The Interview – Gary Kirkham

Gary Kirkham

Gary Kirkham is a playwright, actor and filmmaker. His plays include Falling: A Wake, Pearl Gidley, Queen Milli of Galt, Rage Against Violence (with Dwight Strorring) and Pocket Rocket (with Lea Daniel) . Gary is an artistic associate with the MT Space in Waterloo, Ontario, and has worked in collaboration with the company on several shows including The Last 15 Seconds, Seasons of Immigration, Body 13, and AMAL. Kirkham’s plays have been produced by more than fifty theatres across Canada and internationally, and have been translated into French, Italian and Arabic.

A recent project of yours, Rage Against Violence, deals with the subject of family violence, and incorporates the verbatim accounts of survivors.
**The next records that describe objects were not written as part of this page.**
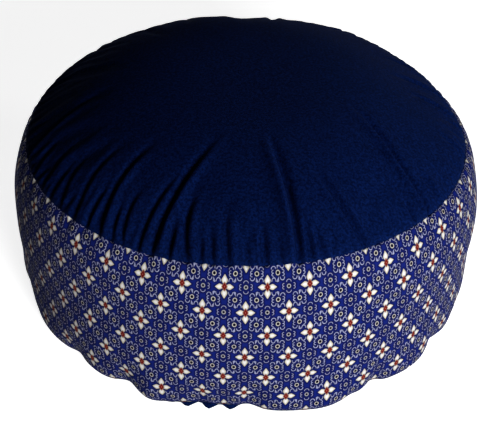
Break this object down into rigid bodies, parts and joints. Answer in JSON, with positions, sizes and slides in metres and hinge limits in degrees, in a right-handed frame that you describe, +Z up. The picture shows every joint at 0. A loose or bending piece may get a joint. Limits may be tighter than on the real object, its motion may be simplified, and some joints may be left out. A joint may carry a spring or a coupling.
{
  "type": "round floor cushion",
  "caption": "Round firm floor cushion: plain crowned top, printed side band, plain base, and a zip across the back of the band.",
  "frame": {"origin": "centre of the flat base, on the floor", "axes": "+Z up along the cushion's axis, -Y towards the front, +Y towards the zip"},
  "size_m": [0.36, 0.3596, 0.174],
  "materials": {
    "navy_cloth": "matt plain-weave cotton",
    "printed_cloth": "matt cotton with a small printed flower repeat",
    "thread": "polyester sewing thread",
    "zip_tape": "twill tape",
    "zip_coil": "nylon monofilament",
    "zip_metal": "nickel-plated zinc, lightly worn",
    "liner_cloth": "unbleached cotton calico",
    "liner_thread": "cotton sewing thread",
    "kapok": "loose kapok fibre"
  },
  "bodies": {
    "cushion": {"top_panel": "navy_cloth", "side_band_front": "printed_cloth", "zip_facing_upper": "printed_cloth", "zip_facing_lower": "printed_cloth", "base_panel": "navy_cloth", "top_seam_stitching": "thread", "base_seam_stitching": "thread", "side_seam_stitching": "thread", "zip_facing_stitching": "thread", "zip_tape_upper": "zip_tape", "zip_tape_lower": "zip_tape", "zip_coil_upper": "zip_coil", "zip_coil_lower": "zip_coil", "zip_stop_closed": "zip_metal", "zip_stop_open": "zip_metal", "liner_top": "liner_cloth", "liner_side": "liner_cloth", "liner_base": "liner_cloth", "liner_seam_stitching": "liner_thread", "liner_closing_stitches": "liner_thread", "filling": "kapok"},
    "slider": {"zip_slider": "zip_metal"},
    "pull": {"zip_pull": "zip_metal"}
  },
  "joints": [
    {"name": "zip_travel", "type": "hinge", "parent": "cushion", "child": "slider", "pos_m": [0, 0, 0.068], "axis": [0, 0, -1], "range_deg": [0, 88]},
    {"name": "pull_flip", "type": "hinge", "parent": "slider", "child": "pull", "pos_m": [-0.12651, 0.12923, 0.068], "axis": [0, 0, 1], "range_deg": [0, 175]}
  ]
}
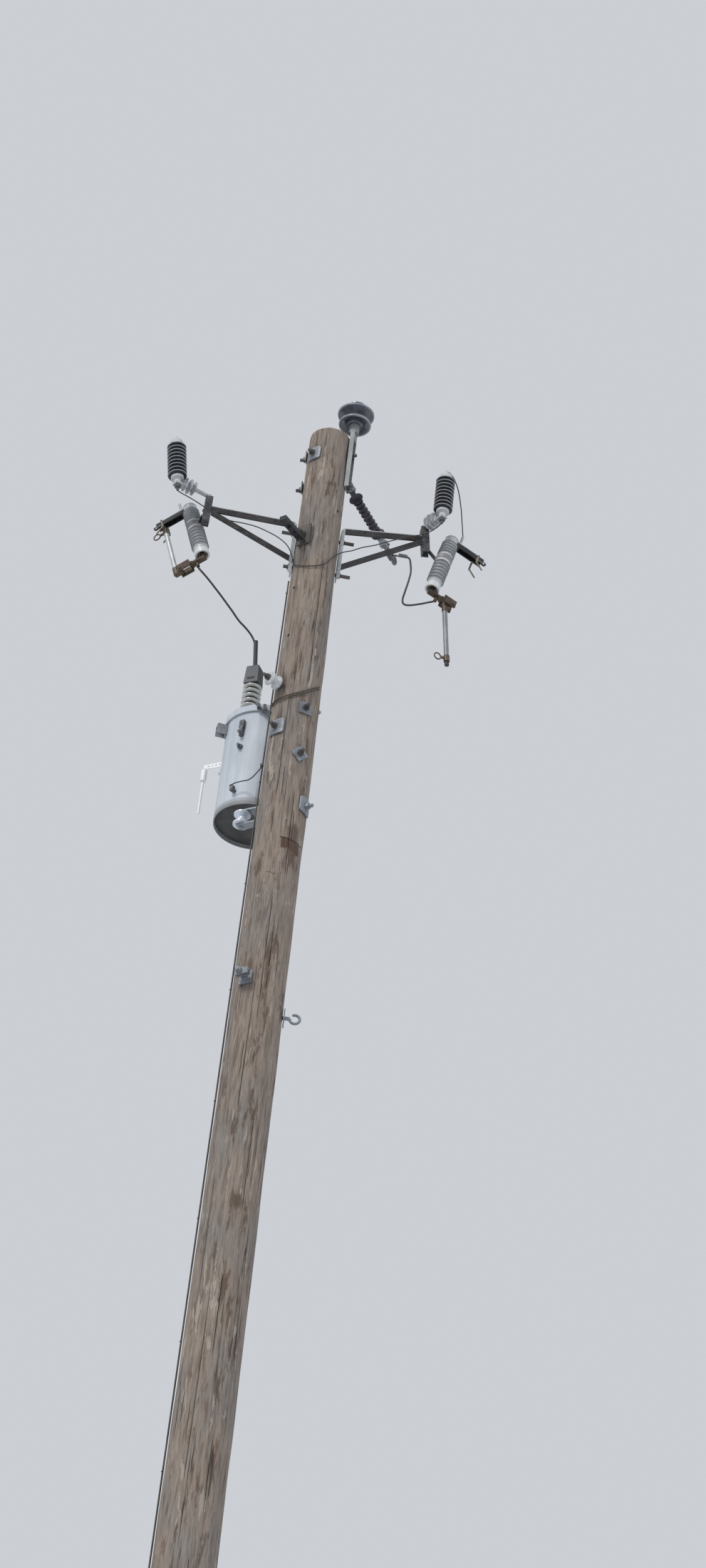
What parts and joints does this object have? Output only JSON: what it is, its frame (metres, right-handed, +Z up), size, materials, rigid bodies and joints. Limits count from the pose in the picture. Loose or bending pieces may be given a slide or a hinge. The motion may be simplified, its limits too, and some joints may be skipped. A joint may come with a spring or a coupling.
{
  "type": "pole mounted transformer",
  "caption": "Wooden pole with a side-hung transformer, two fused cutouts with arresters on steel brackets, pin and dead-end insulators.",
  "frame": {"origin": "centre of the pole's flat foot, level with the ground", "axes": "+Z up the pole, +X to the right and +Y away from the picture's camera"},
  "size_m": [1.499, 0.8308, 11.831],
  "materials": {
    "aluminium": "weathered",
    "black_casting": "black",
    "bronze_casting": "tarnished bronze",
    "dark_polymer": "dark silicone",
    "dark_steel": "dull dark steel",
    "fibre_tube": "grey fibreglass",
    "galvanised": "dull galvanised",
    "grey_polymer": "weathered polymer",
    "grey_porcelain": "grey glaze",
    "lead_wire": "covered wire",
    "pale_porcelain": "light grey glaze",
    "purple_polymer": "weathered silicone",
    "tank_paint": "light grey enamel",
    "weathered_wood": "weathered treated pine"
  },
  "bodies": {
    "structure": {"wood_pole": "weathered_wood", "ridge_pin": "galvanised", "pin_insulator": "grey_porcelain", "ridge_bolts": "galvanised", "deadend_eye_bolt": "galvanised", "deadend_insulator": "purple_polymer", "deadend_clamp": "aluminium", "guy_plate": "dark_steel", "guy_clamp": "black_casting", "bracket_bolts": "galvanised", "right_bracket": "dark_steel", "left_bracket": "dark_steel", "right_end_channel": "dark_steel", "left_end_channel": "dark_steel", "right_standoff": "grey_polymer", "left_standoff": "grey_polymer", "right_arrester": "dark_polymer", "left_arrester": "dark_polymer", "right_cutout_insulator": "pale_porcelain", "left_cutout_insulator": "pale_porcelain", "right_mount_arm": "galvanised", "left_mount_arm": "galvanised", "right_upper_contact": "dark_steel", "left_upper_contact": "dark_steel", "right_lower_hinge": "bronze_casting", "left_lower_hinge": "bronze_casting", "tank": "tank_paint", "tank_bottom": "tank_paint", "lid": "tank_paint", "lid_band": "tank_paint", "hv_bushing": "pale_porcelain", "bushing_guard": "dark_polymer", "tank_hangers": "tank_paint", "hanger_bolts": "galvanised", "lifting_lugs": "tank_paint", "tank_fittings": "tank_paint", "side_strap": "galvanised", "lv_bushings": "pale_porcelain", "neutral_spool": "pale_porcelain", "neutral_bolt": "galvanised", "service_spool": "pale_porcelain", "service_clevis": "galvanised", "ribbed_plate_bolt": "galvanised", "cable_clamps": "galvanised", "ground_wire": "lead_wire", "tap_jumper": "lead_wire", "right_arrester_lead": "lead_wire", "right_ground_lead": "lead_wire", "left_ground_lead": "lead_wire", "hv_lead": "lead_wire", "tank_ground_lead": "lead_wire"},
    "right_tube": {"right_fuse_tube": "fibre_tube"},
    "left_tube": {"left_fuse_tube": "fibre_tube"}
  },
  "joints": [
    {"name": "right_fuse_drop", "type": "hinge", "parent": "structure", "child": "right_tube", "pos_m": [0.61708, 0.058, 10.79509], "axis": [0.4226, -0.9063, 0], "range_deg": [-15, 160]},
    {"name": "left_fuse_drop", "type": "hinge", "parent": "structure", "child": "left_tube", "pos_m": [-0.57284, 0.06616, 10.80603], "axis": [-0.5446, -0.8387, 0], "range_deg": [0, 175]}
  ]
}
Can you tell us more about this project, and about the involvement of international artists in the process?

Dwight Storring and I were working on a verbatim play about domestic abuse commissioned by The Women’s Crisis Services of Waterloo Region.  We had several survivors as well as a social worker, a nurse, and a cop who work with domestic abuse victims. I knew the family of Denise Bordeau, who was one of the MMIWG (Missing and Murdered Indigenous Women and Girls). The murder trial was happening while we were working on the script and the family asked me to include Denise’s story in our play. We then turned twelve hours of interviews into a one-hour play. The play was supposed to be performed just the one time, but we got requests from other groups. So we reached out to participants and told them we would make the play royalty-free if done as a fundraiser for a women’s shelter or an awareness program.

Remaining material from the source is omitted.